After the release of the album, Deaf Havana spent a lot of time touring as a support band; they would not play a headline tour until April 2012, 5 months after the release of Fools and Worthless Liars. They began by supporting Skindred on their headline tour across Europe, followed by acting as support, alongside Tek-One, to Architects on their UK tour. Speaking before their April 2012 headline tour, which featured The Swellers and The Dangerous Summer as support, James Veck-Gilodi said: 'We are so excited to finally get out on the road and headline again. We've spent the last year or so writing and recording the album and been lucky enough to have some amazing support shows... but to be able to go out and play songs from Fools and Worthless Liars and headline is going to be great'. The band are due to play another headline tour, at larger venues, in November 2012. Support will come from There For Tomorrow and Canterbury. Deaf Havana had been due to travel to the US to support There For Tomorrow in September 2012, but due to a problem with the arrival of their visas, this did not take place.

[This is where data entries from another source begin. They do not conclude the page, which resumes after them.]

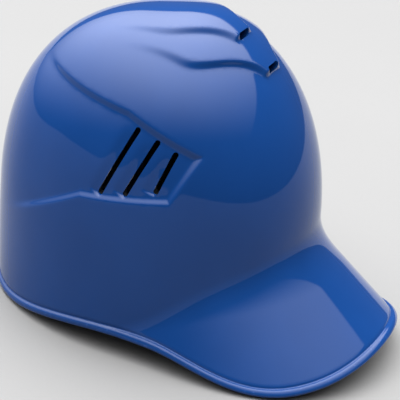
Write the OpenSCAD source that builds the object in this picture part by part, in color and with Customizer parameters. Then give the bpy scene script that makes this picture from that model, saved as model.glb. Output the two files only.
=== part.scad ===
// Batting helmet without ear flaps: one moulded shell with an integral brim,
// bonded foam blocks inside it and comfort pads held on by hook-and-loop patches.
// Frame: +Z up, brim toward -Y, wearer's right toward -X, the rim rests on Z = 0.

/* [Shell size] */
// half of the shell's width across the ears
half_width = 102; // [96:1:108]
// from the middle of the shell to the foot of its front wall
front_half = 105; // [100:1:110]
// from the middle of the shell to its rear wall
rear_half = 117; // [112:1:122]
// from the widest level up to the crown
crown_height = 129.5; // [120:0.5:134]
// from the widest level down to the table the rim rests on
skirt_height = 76; // [72:1:82]
// how far the crown sits behind the middle of the rim
crown_lean = 11; // [7:0.5:13]
// plastic wall
wall = 4; // [3.5:0.1:4.5]

/* [Brim and rim] */
// reach of the brim beyond the front wall
brim_reach = 62.4; // [58:0.2:68]
// slope of the brim's middle below level
brim_slope = 36.1; // [32:0.1:40]
// half of the arc of the head the brim springs from
brim_arc = 58.4; // [54:0.2:62]
// rise of the rim over the ears
ear_rise = 15.7; // [10:0.1:18]
// rise of the brim's edge in the middle
brim_arch = 26.2; // [20:0.2:28]
// concave round where the brim leaves the wall
brim_root_round = 14; // [10:0.5:16]
// how far the rolled bead stands out
bead_out = 1.7; // [1.2:0.1:2.2]
// height of the rolled bead
bead_high = 5; // [4:0.5:6]

/* [Vents] */
// depth of the wing-shaped side recess
recess_depth = 2.2; // [1.5:0.1:2.4]
// width of each side slot
slot_width = 3.6; // [3:0.1:3.9]
// height of the front end of each raised crown chevron
chevron_height = 3.4; // [2.8:0.1:4.4]
// width of the vent at the tip of a chevron
tip_vent_width = 18; // [14:0.5:20]
// height of the vent at the tip of a chevron
tip_vent_height = 4.6; // [3:0.2:5]

/* [Foam blocks] */
// thickness of the bonded foam blocks
liner_thickness = 8; // [7:0.5:9]
// air channel between neighbouring blocks, as degrees of the head
liner_gap = 7; // [5:0.5:9]

/* [Comfort pads] */
// thickness of a comfort pad in its middle
pad_thickness = 8; // [7:0.5:9]
// thickness of one hook or loop patch
patch_thickness = 0.9; // [0.7:0.1:1.1]

/* [Hidden] */
clearance = 0.35;
mid_half = (front_half + rear_half) / 2;
half_shift = (front_half - rear_half) / 2;
liner_out = wall + 0.4;
liner_in = liner_out + liner_thickness;
hook_out = liner_in + clearance;
hook_in = hook_out + patch_thickness;
loop_out = hook_in + clearance;
loop_in = loop_out + patch_thickness;
pad_out = loop_in + clearance;
rest_pivot = 95;
rest_tilt = 1.13;
rest_lift = 0.39;
step_u = 0.4;
step_w = 0.004;

// ---- shape of the head shell -------------------------------------------------
// u is the compass angle round the head in degrees, 0 at the brim, + to the left.
// w runs down the surface: 0 crown, 1 the widest level, 2 the rim.
function ease(t) = let(c = min(1, max(0, t))) c * c * c * (c * (6 * c - 15) + 10);
function mix(a, b, t) = a + (b - a) * t;
function squarish(u) = 1 + 0.01 * pow(sin(2 * u), 2);
function plan_x(u) = half_width * squarish(u) * sin(u) * (1 - 0.03 * cos(u));
function plan_y(u) = -(mid_half + half_shift * cos(u)) * squarish(u) * cos(u);
function ear_lift(a) = ear_rise * ease((a - 33.4) / 44.9) * ease((151.8 - a) / 73.8);
function edge_z(u) = -skirt_height + ear_lift(abs(u)) + brim_arch * exp(-pow(abs(u) / 33.9, 2.18));
function brim_share(u) = exp(-pow(abs(u) / brim_arc, 3.45));
// how far the brim falls for each millimetre that it reaches out, more toward its corners
function brim_fall(u) = tan(brim_slope) + 0.094 * pow(abs(u) / 20, 2.15);
function fullness(u, w) = 1 + (0.03 + 0.045 * pow(sin(u), 2)) * pow(sin(180 * w), 2);
function level(u, w) = w <= 1
    ? crown_height * cos(90 * w) * fullness(u, w)
    : edge_z(u) * (w - 1);
function spread(u, w) = w <= 1
    ? sin(90 * w) * fullness(u, w)
    : 1 - 0.015 * pow(edge_z(u) * (w - 1) / 60, 2);
function core(u, w) = let(z = level(u, w), s = spread(u, w))
    [plan_x(u) * s, plan_y(u) * s + crown_lean * z / crown_height, z + skirt_height];
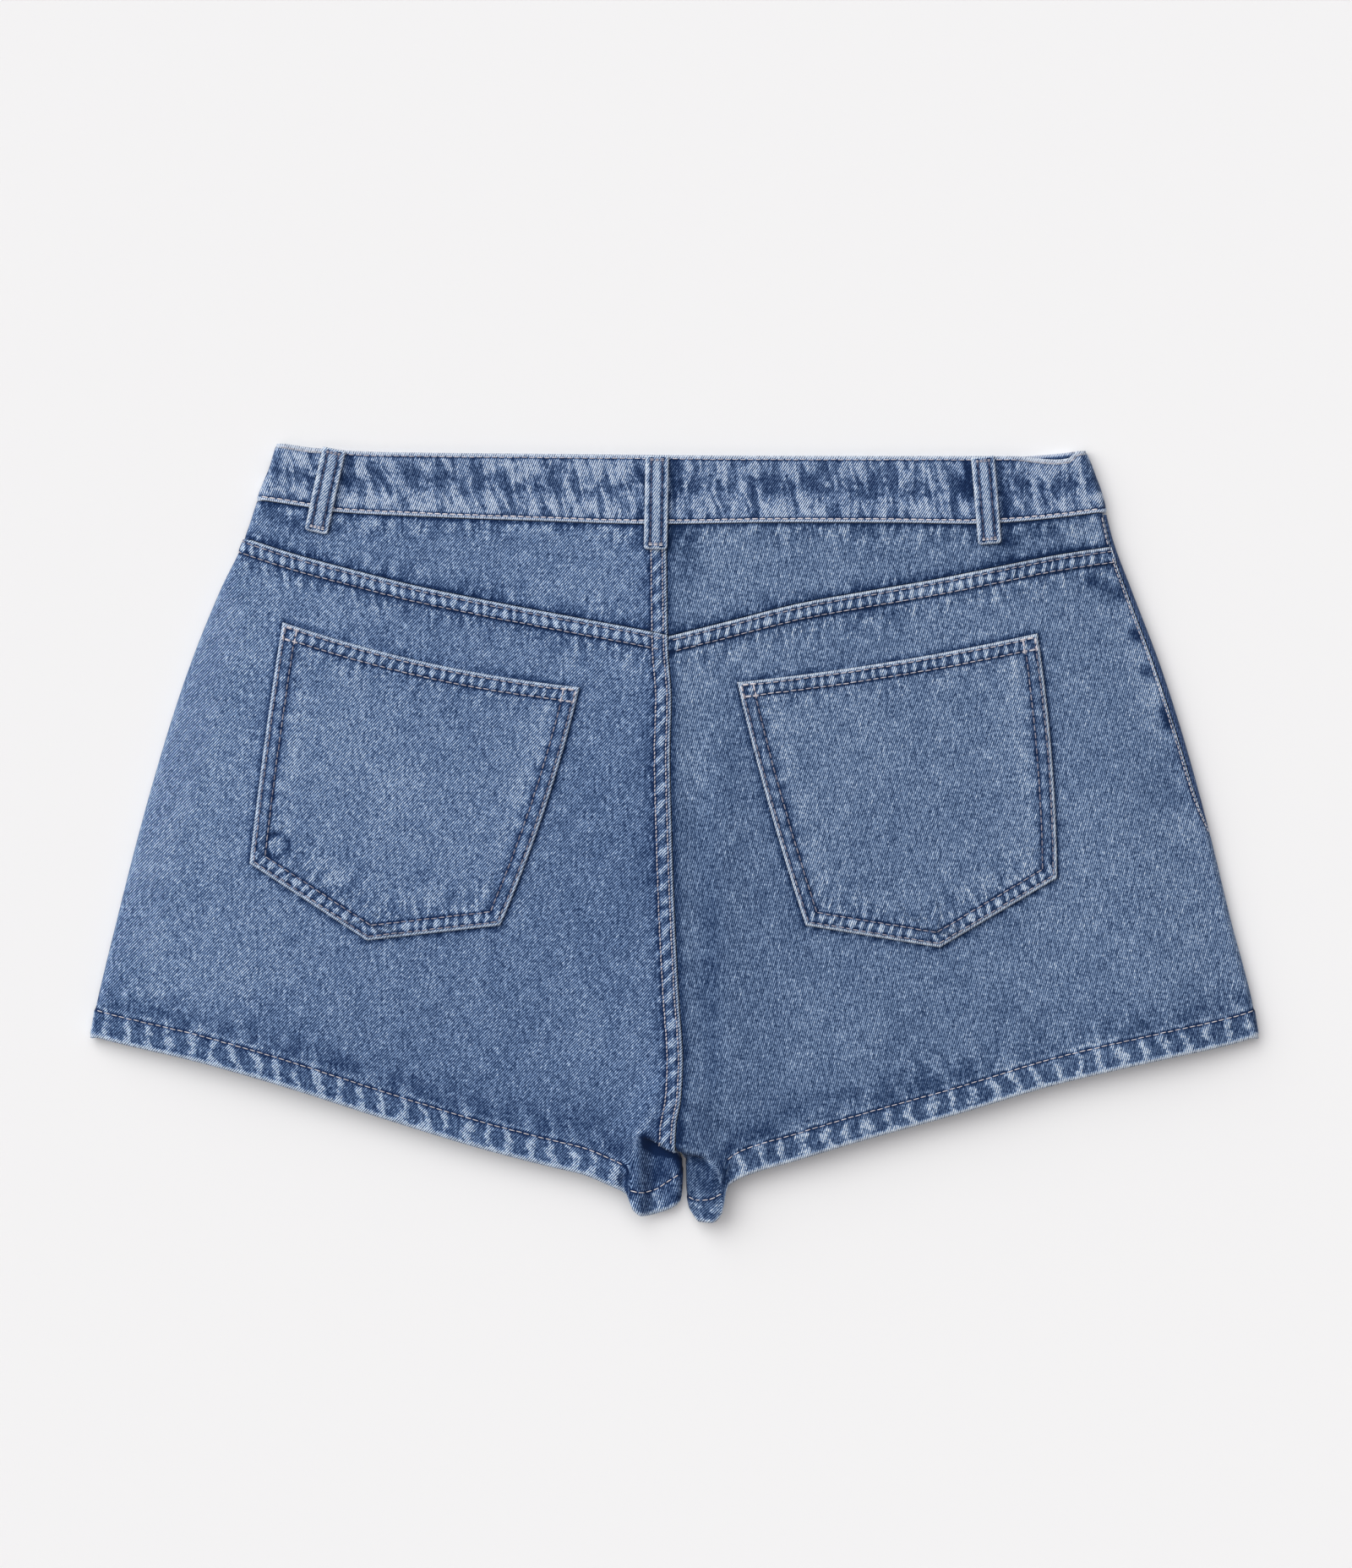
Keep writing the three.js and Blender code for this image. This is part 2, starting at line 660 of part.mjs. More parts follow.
function pocket(name, size) {
  const { topLeft, topRight, lowLeft, lowRight, tip } = size;
  const length = (a, b) => Math.hypot(a[0] - b[0], a[1] - b[1]);
  const tipShare = length(lowLeft, tip) / (length(lowLeft, tip) + length(tip, lowRight));
  const bow = (share) => 4 * share * (1 - share);
  const top = (s) => {
    const [x, y] = mixPoint(topLeft, topRight, s);
    return [x, y - size.topSag * bow(s)];
  };
  const bottom = (s) =>
    s < tipShare
      ? mixPoint(lowLeft, tip, s / tipShare)
      : mixPoint(tip, lowRight, (s - tipShare) / (1 - tipShare));
  const edge = (from, to, bulge) => (t) => {
    const [x, y] = mixPoint(from, to, t);
    return [x + bulge * bow(t), y];
  };
  const left = edge(topLeft, lowLeft, -size.leftBulge);
  const right = edge(topRight, lowRight, size.rightBulge);
  const face = patch(top, bottom, left, right);
  const rim = (span) => [0, (POCKET_EDGE - POCKET_RISE) / span, POCKET_EDGE / span];
  const alongX = rim(length(topLeft, topRight));
  const alongY = rim(length(topLeft, lowLeft));
  const innerX = [...steps(3, alongX[2], tipShare), ...steps(3, tipShare, 1 - alongX[2]).slice(1)];
  const sList = [...alongX.slice(0, 2), ...innerX, ...alongX.slice(0, 2).map((s) => 1 - s).reverse()];
  const tList = [
    ...alongY.slice(0, 2),
    ...steps(7, alongY[2], 1 - alongY[2]),
    ...alongY.slice(0, 2).map((t) => 1 - t).reverse(),
  ];
  const lift = GAP + CLOTH;
  const grid = tList.map((t) =>
    sList.map((s) => {
      const [x, y, z] = onBack(face(s, t));
      return [x, y, z + lift];
    }),
  );
  const nearEnd = (n, count) => n < 2 || n > count - 3;
  const relief = (i, j) => (nearEnd(i, tList.length) || nearEnd(j, sList.length) ? POCKET_RISE : 0);
  add(name, wall(grid, CLOTH, relief));
}

function beltLoop(name, { top, bottom, on }) {
  const along = new THREE.Vector2(bottom[0] - top[0], bottom[1] - top[1]).normalize();
  const grid = steps(8).map((t) => {
    const [x, y] = mixPoint(top, bottom, t);
    const onYoke = ease((bandLine(x) + 4 - y) / 6);
    const lift = mix(SEAM_RISE, on, onYoke) + GAP + LOOP_WALL + LOOP_ARCH * Math.sin(Math.PI * t);
    return steps(4, -LOOP_WIDTH / 2, LOOP_WIDTH / 2).map((aside) => {
      const spot = [x - along.y * aside, y + along.x * aside];
      return [...spot, onBack(spot)[2] + lift];
    });
  });
  add(name, wall(grid, LOOP_WALL), DENIM.band);
}

// ---- The garment ----------------------------------------------------------------------------

waistbandBack();
waistbandFront();
for (const [name, leg] of Object.entries(LEGS)) {
  yoke(`yoke_${name}`, leg);
  backLeg(`back_${name}`, leg);
  frontLeg(`front_${name}`, leg);
}
skirtFront();
for (const [name, size] of Object.entries(POCKETS)) pocket(name, size);
for (const [name, place] of Object.entries(LOOPS)) beltLoop(name, place);

export default skort;
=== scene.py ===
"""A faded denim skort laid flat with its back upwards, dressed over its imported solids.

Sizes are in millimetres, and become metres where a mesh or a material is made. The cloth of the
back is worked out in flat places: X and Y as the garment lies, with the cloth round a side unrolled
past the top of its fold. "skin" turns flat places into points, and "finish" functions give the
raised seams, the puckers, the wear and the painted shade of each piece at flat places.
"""

import math

import bmesh
import bpy
import numpy as np
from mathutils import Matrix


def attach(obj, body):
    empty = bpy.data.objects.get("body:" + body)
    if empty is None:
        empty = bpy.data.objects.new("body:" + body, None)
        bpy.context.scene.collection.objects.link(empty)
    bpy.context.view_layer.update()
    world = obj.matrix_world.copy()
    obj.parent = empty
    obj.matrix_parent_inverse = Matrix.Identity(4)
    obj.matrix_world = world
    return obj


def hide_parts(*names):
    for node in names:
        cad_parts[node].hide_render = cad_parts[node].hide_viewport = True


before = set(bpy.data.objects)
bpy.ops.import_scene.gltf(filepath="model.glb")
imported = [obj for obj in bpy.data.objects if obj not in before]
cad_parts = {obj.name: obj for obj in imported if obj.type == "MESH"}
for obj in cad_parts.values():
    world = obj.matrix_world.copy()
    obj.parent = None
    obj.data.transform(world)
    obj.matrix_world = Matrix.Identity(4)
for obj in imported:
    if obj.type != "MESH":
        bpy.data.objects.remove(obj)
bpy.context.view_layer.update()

MM = 0.001

# ---- Sizes of the cloth ---------------------------------------------------------------------

# Walls: one layer, the front's waistband, and the shells of the back's waistband and the loops.
CLOTH = 1.2
BAND = 2.4
FACED = 1.8
LOOP_WALL = 2.0

# Gaps between pieces, along a seam round a side, and at the centre seam.
GAP = 0.3
CURVED_GAP = 0.8
SEAM_GAP = 0.4

# The back turns round each side on this radius and goes on flat under it.
FOLD_RADIUS = 4.5
UNDER = 1.3
CROWN_REACH = 90.0

# Seams: the cloth's rise over one, the centre lap, and the hem. Rows are distances from an edge.
SEAM_RISE = 0.8
FELL_WIDTH = 8.7
FELL_ROWS = (2.3, 8.4)
HEM_DEPTH = 14.4
HEM_ROW = HEM_DEPTH + 0.3

# Lengths round a side are counted from half its height, where the arc is 0.
QUARTER = math.pi / 2 * FOLD_RADIUS
UNDER_ARC = -(QUARTER + UNDER)
SKIRT_LIFT = CLOTH + GAP
SKIRT_FLAT_ARC = UNDER_ARC - 2.5
FRONT_TOP = SKIRT_LIFT + CLOTH

# The lip over the crotch, the roll of each inner edge below it, and how far the fronts stay inside.
LIP_DROP = 6.6
LIP_LENGTH = 6.0
LIP_OVERHANG = 1.2
LIP_HALF_WIDTH = 21.0
LIP_FADE = 10.0
ROLL_RADIUS = 3.6
ROLL_ARC = math.pi / 2 * ROLL_RADIUS
FRONT_SHORTER = 5.0
FRONT_INSET = FOLD_RADIUS + UNDER + 2 * GAP + 1

POCKET_EDGE = 8.0
POCKET_ROWS = (2.1, 7.9)
TACK_ROWS = (1.5, 8.4)
TACK_BOX = 8.6
LOOP_WIDTH = 12.8
LOOP_ARCH = 1.1
LOOP_CORNER = 1.8
LOOP_ROW = 3.0

STITCH_PITCH = 4.1
STITCH_LENGTH = 3.3
STITCH_WIDTH = 0.85
STITCH_HEIGHT = 0.36
STITCH_RISE = 0.06
STITCH_SWAY = 0.12
STITCH_UNEVEN = 0.06

# So far from a seam that nothing of it reaches, for places where that seam has ended.
FAR = 99.0


# ---- Curves and patterns --------------------------------------------------------------------


def mix(a, b, share):
    return a + (b - a) * share


def ease(value):
    share = np.clip(value, 0, 1)
    return share * share * (3 - 2 * share)


def bump(distance, width):
    """A soft hill of height 1."""
    return np.exp(-((distance / width) ** 2))


def between(value, low, high, soft=0.6):
    """1 between two values and 0 outside, with soft ends."""
    return ease((value - low) / soft + 0.5) * ease((high - value) / soft + 0.5)


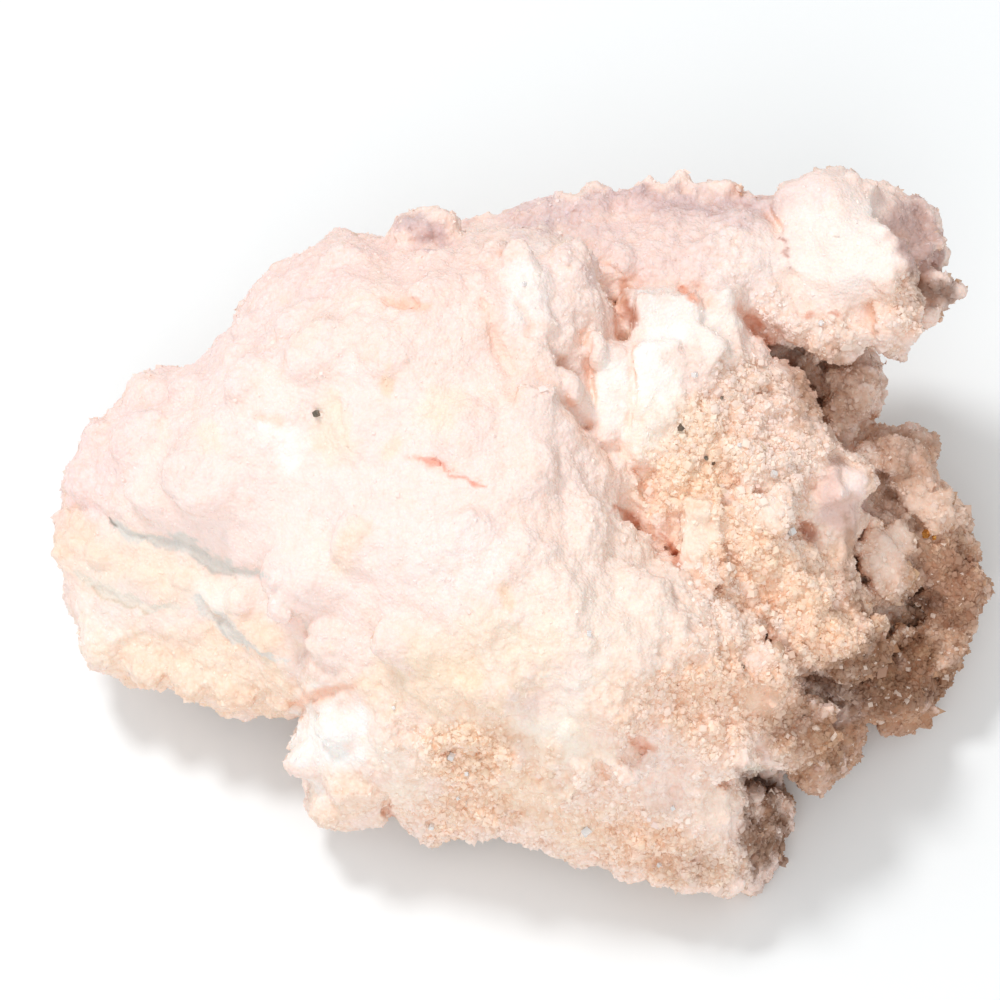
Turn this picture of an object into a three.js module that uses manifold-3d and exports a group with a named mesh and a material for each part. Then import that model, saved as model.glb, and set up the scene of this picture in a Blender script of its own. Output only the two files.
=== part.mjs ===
// Kutnahorite specimen: one cluster of plates and lobes grown together, lying on its broad back.
// One closed body. Millimetres, +Z up, origin on the resting face, at the centre of the bounding box.
import * as THREE from 'three';
import { mergeVertices } from 'three/addons/utils/BufferGeometryUtils.js';
import Module from 'manifold-3d';

// ---- driving dimensions ----
const UNIT = 0.11;            // mm per layout unit; the specimen is about 102 mm across
const FACE_TILT = 60;         // degrees between the direction that the face looks in and the horizontal
const REST_DROP = 236;        // layout units from the middle of the face frame down to the resting face
const TAPER = 3600;           // layout units; the face frame narrows towards the front by w / TAPER
const CENTRE = [2.395, 1.339];  // mm, middle of the bounding box before it is moved to the origin
const ROUGH = { warp: 7, warpSize: 46, swell: 5, swellSize: 70, lump: 3.2, lumpSize: 30 }; // uneven growth
const COLOUR = 0xf1ddd2;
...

Deaf Havana also played slots at a variety of festivals in support of the album; among them were Reading and Leeds, Pukkelpop, Hevy Festival and Takedown Festival. They are scheduled to play at Soundwave Festival, in Australia, in 2013.

==Singles==
The first single to be taken from the album was "I'm A Bore, Mostly"; it was released on 9 October 2011 featuring the B-Side "We Used To Talk". The video for the single was released on 3 October 2011.

"Leeches" was the second single released from the album, as part of an EP, on 4 March 2012. The music video was released on 6 February 2012.

"Little White Lies" was the next single; it was released on 27 May 2012. The music video was released on 2 May 2012.

The fourth, and final, single from the album is "Hunstanton Pier". The music video for this track was released on 22 August 2012.

===Track listing===

I'm a Bore, Mostly – Single
| No. | Title | Length |
|---|---|---|
| 1. | "I'm a Bore, Mostly" | 3:19 |
| 2. | "We Used to Talk" | 4:44 |

Leeches – EP
| No. | Title | Length |
|---|---|---|
| 1. | "Leeches" | 2:55 |
| 2. | "R'n'b******t" | 2:46 |
| 3. | "I'm a Bore, Mostly" (Folk version) | 3:49 |
| 4. | "Leeches" (Franklin remix) | 3:29 |

Little White Lies – Single
| No. | Title | Length |
|---|---|---|
| 1. | "Little White Lies" (featuring vocals from Portia Conn) | 3:17 |

===Chart performance===
"I'm a Bore, Mostly"
- UK Rock Chart – number 26

==Track listing==
All songs written by James Veck Gilodi and Tom Ogden. All Lyrics written by James Veck Gilodi unless specified.

Fools and Worthless Liars
| No. | Title | Length |
|---|---|---|
| 1. | "The Past Six Years" | 2:58 |
| 2. | "Youth in Retrospect" | 3:22 |
| 3. | "I Will Try" | 3:44 |
| 4. | "Little White Lies" (featuring vocals from Portia Conn) | 3:13 |
| 5. | "Anemophobia" | 4:15 |
| 6. | "I'm a Bore, Mostly" | 3:20 |
| 7. | "Hunstanton Pier" | 4:50 |
| 8. | "Filthy Rotten Scoundrel" (Lyrics by James Veck Gilodi and Matthew Veck Gilodi) | 2:54 |
| 9. | "Things Change, Friends Leave and Life Doesn't Stop for Anybody" | 3:18 |
| 10. | "Leeches" | 2:55 |
| 11. | "The World or Nothing" (Lyrics by James Veck Gilodi and Matthew Veck Gilodi) | 3:37 |
| 12. | "Nelson's County" | 2:02 |
| 13. | "Fifty Four" | 3:48 |
| 14. | "Cabin Fever" (iTunes bonus track) | 2:41 |

==Personnel==
The following personnel contributed to Fools And Worthless Liars:

===Deaf Havana===
- James Veck-Gilodi – lead vocals, gang vocals, lead, rhythm, slide and acoustic guitars and bass guitar
- Tom Ogden – drums, percussion, backing vocalist, gang vocals

Regular lead guitarist Chris Pennells and bassist Lee Wilson did not perform on the album due to work commitments.

===Other musicians===
- Portia Conn – vocals on "Little White Lies"
- Ian Maynard – piano on "Fifty Four" and "We Used To Talk"

===Technical personnel===
- Matty O'Grady – production, engineering
- Jon Mitchell – mixing
- Shawn Joseph – mastering
- Tom Barnes – photography
- Jon Barmby – artwork

==Chart performance==

| Chart (2011) | Peak position |
|---|---|
| UK Album Chart | 49 |
| UK Rock Album Chart | 1 |
| UK Indie Albums Chart | 9 |

== Certifications ==

| Region | Certification | Certified units/sales |
| United Kingdom (BPI) | Silver | 60,000^{‡} |
^{‡} Sales+streaming figures based on certification alone.